The words you could not say, I’ll sing them for you
Growing tired of media gossip and what at the time seemed to him as an irony in being a sanitized teen pop idol-broaching sex and sexuality that effaced his own—George Michael finally understood the importance gay icons. He began to rage against the machine, taking great shots at Sony with his tongue-n-cheek super model videos, all but announcing himself as a sissy (can you imagine 50 Cent in a video with that much naked feminine flesh and not tap any of that ass?). Yet at that time, his sexuality was clearly unspeakable. Ain’t nobody loves me better, sang George, covering Chaka Khan at the 1991 concert where he met the man whom he would eventually consider the great love of his life. Where lay people struggle to find gay love reflected in the pop culture, it must sting an actual pop artist to conceal his own love, particularly when love is flaunted and easily trampled upon by his colleagues and cohort.
As an artist, George Michael would not be able to sing openly about this love and eventual loss- Feleppa succumbed to AIDS-related brain hemorrhage—until years after that faithful night in Rio. Even still, the artist waited years before publically acknowledging that relationship. I’ve been loved/So I know just what love is…Oh the lover I still miss/Was Jesus to a child, sang the balladeer softly in 1995.
Where Madonna and Janet were painted as predictably and effectively licentious, George Michael’s ‘secret’ was balled around in the press as deception. Moreover, as a gay teen, it did feel like his deception were betrayal; only our deep love of Luther saved him from the same fate. George Michael and L.V. used feminine pronouns for their love interests in every song—some of the best love ballads of their generation. Creep, creep, creep, creep! Gay love was made visible by Madonna and Janet’s media antics, but silenced and effaced by the real gays. Creepy.

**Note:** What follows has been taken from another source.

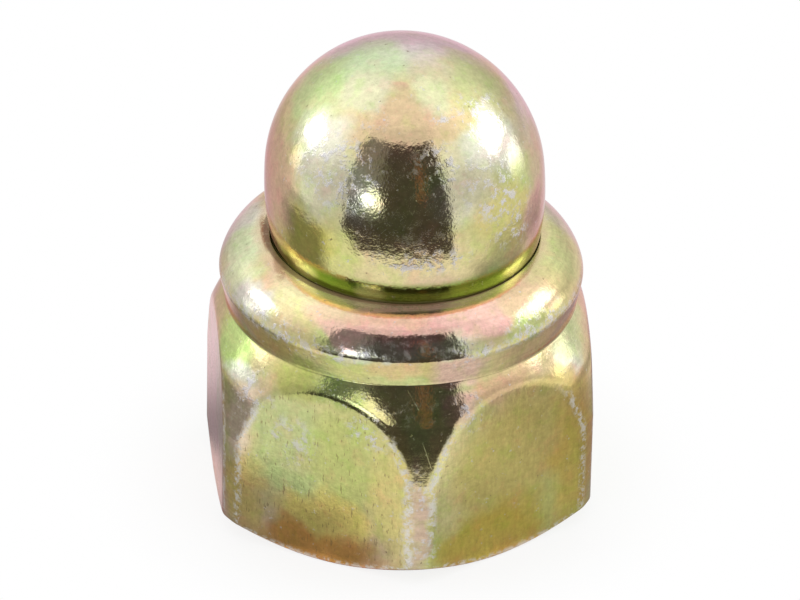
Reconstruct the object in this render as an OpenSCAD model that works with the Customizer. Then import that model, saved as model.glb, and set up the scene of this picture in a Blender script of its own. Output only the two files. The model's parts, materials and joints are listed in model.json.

Ladies and Gentlemen: Jesus to a Child
Madonna really came out in her Sex picture book my senior year in high school. I had joined a gay youth support group, and had met many more queer youth during the months of media trashing 1992’s Erotica and 1994’s Bedtime Stories, where mistress Dita wore her queerness on her sleeve as keenly as she had turned the tables a year earlier- chaining herself like a junkyard dog, superficially reversing the patriarchal role to reflect men working to titillate women: “Don’t go for second best, baby … make him express himself.” This was not a contestation of power, but S&M fantasy reinforcing the way things already were. Bleaching her hair silly, Madonna showed that she was prepared to “trade fame for love,” as she would later reveal nearing 40.
Even in high school I found her interactions with her black-and-tan ‘chain of fools’ to be maternal, portraying blacks as juvenile, and the whole thing as play, much like her feigning fellatio on a bottle in Truth or Dare. In Erotica’s video, which MTV banned, as well as in Sex’s scenes with the definitive supermodel Naomi Campbell, and rapper Big Daddy Kane, my favorite Material Girl appeared like an overseer. Lily White, a n*gger wench and a n*gger stud; she even invited over an older European sophisticate to come play with her toys. Instead of this liberated sexuality, I saw rather retrograde images of white supremacist fantasies, which ultimately just showed that a woman could do anything a man could.
Again, this was S&M both superficially- there were whips, chains, (p)leather bras and the whole bit- but also in the profoundly clear projections of white supremacists fantasies of the gender, race and class hierarchy. Images of the supermodel’s fake making-out with the big black rapper, or with some contrite visual composition, like Madonna standing nude as if hustling on a wide Los Angeles boulevard reminded me of that poor little motherless Italian girl, growing up in Detroit (Oh Father!), finding refuge with the blacks who were ready to accept her, and even teach her to dance as she admitted early in her Material career. Blues, jazz, funk and hip-hop have always masked white transgression, aiding generation upon generation to distinguish themselves from the conservative norms of whiteness bequeathed them; here was our generation’s Elvis, mocking and masking anything authentically black, trading love of the craft for sheer fame. And here on the black and white pages of Sex, she was showing us her beautifully dark skin friends, bragging about how much of a bad girl she was.